In Safety-First Retirement Planning: An Integrated Approach for a Worry-Free Retirement, I explain how including annuities with lifetime income protections alongside other investments can lay the foundation for a more robust retirement income plan that is less vulnerable to market downturns and outliving savings.

As the stock market experienced unprecedented growth over the past eleven years, however, many people were naturally less interested in the lifetime income options from pensions or annuities. Who wouldn’t rather have all the assets today so they can invest them with the idea of earning high returns? Research conducted by Indiana University’s Alessandro Previtero concludes that individuals extrapolate recent stock market returns into the future and become more comfortable with investment-based strategies when the market rises.

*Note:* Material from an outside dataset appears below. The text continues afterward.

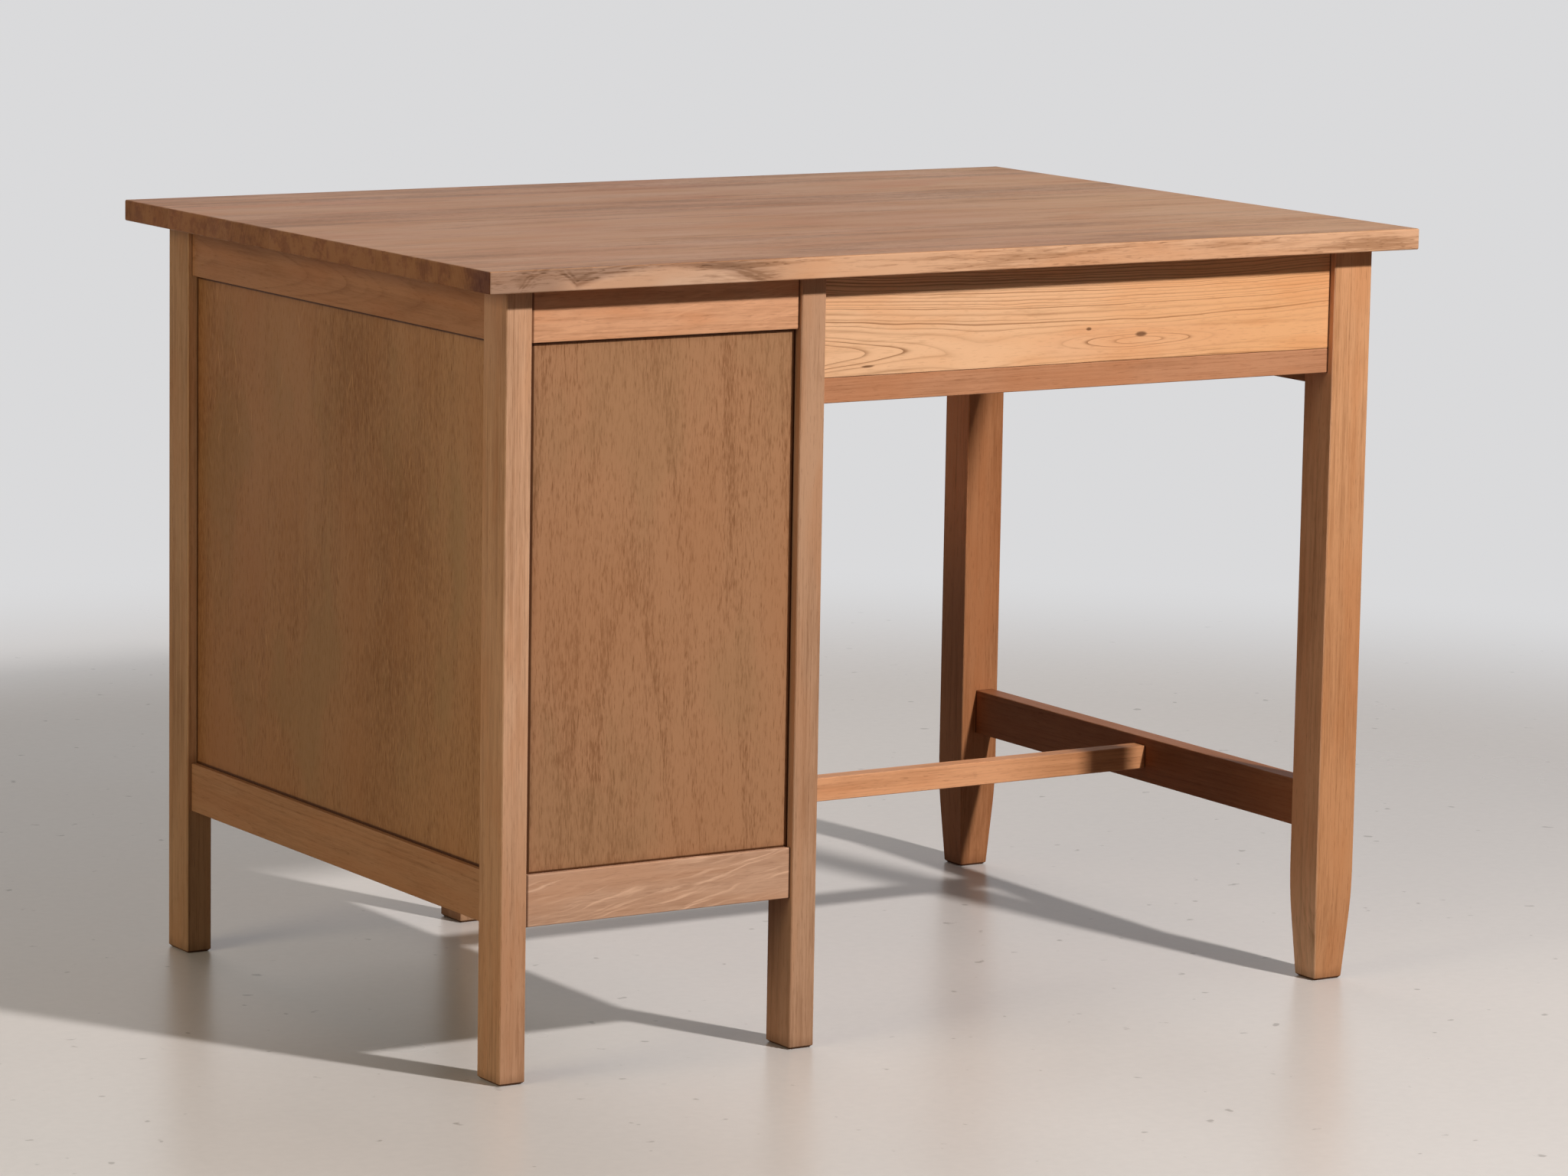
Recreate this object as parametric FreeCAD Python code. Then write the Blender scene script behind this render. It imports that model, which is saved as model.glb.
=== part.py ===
import FreeCAD, Part
import math
import os

# A single-pedestal writing desk in solid oak with plywood panels.
# Millimetres. The origin is on the floor under the middle of the top.
# +X points to the pedestal end, +Y to the back of the desk, away from the
# sitter, and +Z up.

# Overall sizes
desk_height = 750.0
top_length = 1037.0
top_width = 738.0
top_thickness = 20.5
end_overhang = 34.0
side_overhang = 30.0
top_edge_round = 1.6
top_board_shares = (0.13, 0.15, 0.14, 0.16, 0.13, 0.16, 0.13)

# Upright timbers
pedestal_width = 338.0
stile_thickness = 26.5
stile_width = 42.0
leg_side = 44.5
taper_height = 88.0
taper_inset = 6.0
taper_blend = 26.0
blend_steps = 4
arris = 0.9
foot_arris = 2.4

# Rails of the frames
rail_setback = 4.0
rail_thickness = 18.0
bottom_rail_low = 145.0
bottom_rail_height = 48.0
top_rail_height = 49.5
rail_arris = 0.6

# Plywood panels, loose in their grooves
panel_setback = 10.0
panel_thickness = 6.0
groove_depth = 8.0
groove_ease = 0.1
panel_edge_gap = 1.0

# Tenons and laps
tenon_thickness = 7.0
tenon_edge_margin = 2.0
tenon_ease = 0.05
mortise_end_gap = 1.0
stile_web = 2.5
lap_thickness = 8.0
lap_neck = 16.0
lap_spread = 3.0

# Kneehole
knee_board_setback = 7.5
knee_board_thickness = 18.0
knee_board_height = 97.5
knee_rail_height = 23.5
knee_rail_depth = 30.0
apron_setback = 6.5
apron_thickness = 21.0
apron_height = 137.5
end_stretcher_low = 147.0
end_stretcher_height = 46.5
middle_stretcher_low = 161.5
middle_stretcher_height = 23.5
middle_stretcher_thickness = 19.0
middle_stretcher_offset = 10.5
middle_stretcher_tenon = 12.0
middle_tenon_edge = 5.0

# Drawer fronts and the rails between them
front_rail_depth = 36.0
front_top_rail_thickness = 16.0
divider_thickness = 18.0
lower_drawer_shares = (0.38, 0.33, 0.29)
front_setback = 1.0
front_thickness = 20.0
front_arris = 1.0

# Drawer boxes
drawer_side_gap = 1.0
drawer_head_gap = 1.5
drawer_foot_gap = 1.0
drawer_run_gap = 0.3
drawer_back_space = 30.0
side_thickness = 12.0
side_drop = 2.5
back_drop = 3.0
bottom_thickness = 5.0
bottom_lift = 7.0
bottom_tongue = 5.0
bottom_end_gap = 0.5
front_tail_length = 14.0
tail_pitch = 31.0
tail_neck_share = 0.5
tail_slope_share = 1.0 / 6.0

# Turned knobs
knob_radius = 15.5
knob_projection = 24.0
knob_dome_radius = 23.0
knob_shoulder_radius = 13.4
knob_rim_place = 16.0
knob_under_radius = 12.8
knob_under_place = 12.2
knob_neck_radius = 6.8
knob_neck_place = 6.4
knob_collar_radius = 9.0
knob_collar_height = 1.8
knob_spigot_radius = 5.5
knob_spigot_length = 14.0
knob_end_gap = 1.5
knob_fit = 0.05
wide_knob_share = 0.27

# Running gear and fixings
runner_width = 14.0
runner_thickness = 14.0
runner_tongue_thickness = 6.0
runner_tongue_length = 7.0
guide_rise = 16.0
stop_length = 14.0
stop_height = 10.0
stop_gap = 0.3
button_length = 34.0
button_depth = 28.0
button_tongue_thickness = 6.0
button_tongue_length = 6.0
screw_radius = 2.0
screw_length = 27.0
screw_head_radius = 4.0
screw_head_height = 2.6
screw_fit = 0.05
kicker_screw_shares = (0.2, 0.8)
pedestal_front_screw_shares = (0.5,)
knee_front_screw_shares = (0.25, 0.75)
pedestal_button_shares = (0.5,)
knee_button_shares = (0.18, 0.5, 0.82)

overrun = 2.0
parallel_share = 0.999

# Main planes
outer_x = top_length / 2 - end_overhang
inner_x = outer_x - pedestal_width
right_x = -outer_x
back_y = top_width / 2 - side_overhang
front_y = -back_y
under_top = desk_height - top_thickness

outer_stile_x = (outer_x - stile_thickness, outer_x)
inner_stile_x = (inner_x, inner_x + stile_thickness)
leg_x = (right_x, right_x + leg_side)
back_stile_y = (back_y - stile_width, back_y)
front_stile_y = (front_y, front_y + stile_width)
back_leg_y = (back_y - leg_side, back_y)
front_leg_y = (front_y, front_y + leg_side)

bottom_rail_z = (bottom_rail_low, bottom_rail_low + bottom_rail_height)
top_rail_z = (under_top - top_rail_height, under_top)
knee_board_z = (under_top - knee_board_height, under_top)
knee_rail_z = (knee_board_z[0] - knee_rail_height, knee_board_z[0])
front_top_rail_z = (under_top - front_top_rail_thickness, under_top)
apron_z = (under_top - apron_height, under_top)
end_stretcher_z = (end_stretcher_low, end_stretcher_low + end_stretcher_height)
middle_stretcher_z = (middle_stretcher_low, middle_stretcher_low + middle_stretcher_height)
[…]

What a difference a month makes. Given the dramatic selloff in equities following the coronavirus outbreak, many Americans who are approaching retirement, or are already retired, are inevitably asking themselves if an annuity may be a good idea after all. Previtero’s research demonstrates that annuities are more popular after stock markets decline.

When thinking about the role of annuities in a retirement plan in today’s extraordinary climate, however, many people will contemplate if it is prudent to buy an annuity after the market has already dropped. Should one wait for markets to rise again?

The easiest way to answer this question is to think in terms of the funded ratio for retirement. This requires calculating the household’s total assets and liabilities. Assets include values for the financial portfolio and other real assets, as well as the present discounted value of other potential income sources, including Social Security, pensions, annuities, part-time work, etc. Liabilities include current debt such as a mortgage or loan balance, as well as the present value of lifetime spending needs and taxes.

Next, divide total assets by liabilities to determine the funded ratio. If it is 1 (or 100%), then sufficient assets are available to cover liabilities. The plan is precisely funded, but vulnerable to losses derailing it. If the funded ratio is greater than 1, a retiree enjoys the flexibility which comes with having more than needed. If it is less than 1, a retiree is underfunded. When underfunded, options include reducing spending plans, working longer, or making a Hail Mary pass and taking on more risk with one’s investments. (The final option is not recommended.)

In today’s bear market, we are more interested in those who were overfunded before the recent market losses on account of the prolonged bull market. Today, those who have experienced portfolio losses will be less funded than before, but for those who still have enough assets to meet their goals, an annuity can still be a viable option. After all, the goal of true retirement income planning is not to earn a high investment return, but rather to actually be able to fund all of their financial goals for retirement, including have enough income to cover essential monthly expenses in retirement.

Following a steep market downturn, deferred annuities are particularly attractive given their guaranteed lifetime income provisions that offer both liquidity and upside growth potential, while providing downside protection to support spending even if the market continues to drop. With these deferred annuities, one does not have to “lock in losses” as the underlying assets can still have the opportunity to grow. They may just grow a bit less than otherwise because of the cost for the insurance to protect spending from further market losses. But if this protection helps a retiree to keep invested in the markets because they don’t have to be as concerned about market losses, then it can provide a great benefit. Their goal is protected on the downside but still keeps exposure on the upside.

Annuities can also offer some advantages in terms of tax deferral when purchased inside of a taxable account. But the problem with taxable accounts is the need to sell assets and pay taxes on the gains. A potential silver lining of the recent market losses is that taxes due may be less and there may be opportunities to harvest losses on more recent purchase that can offset gains as a part of funding the annuities, without leading to a big tax bill.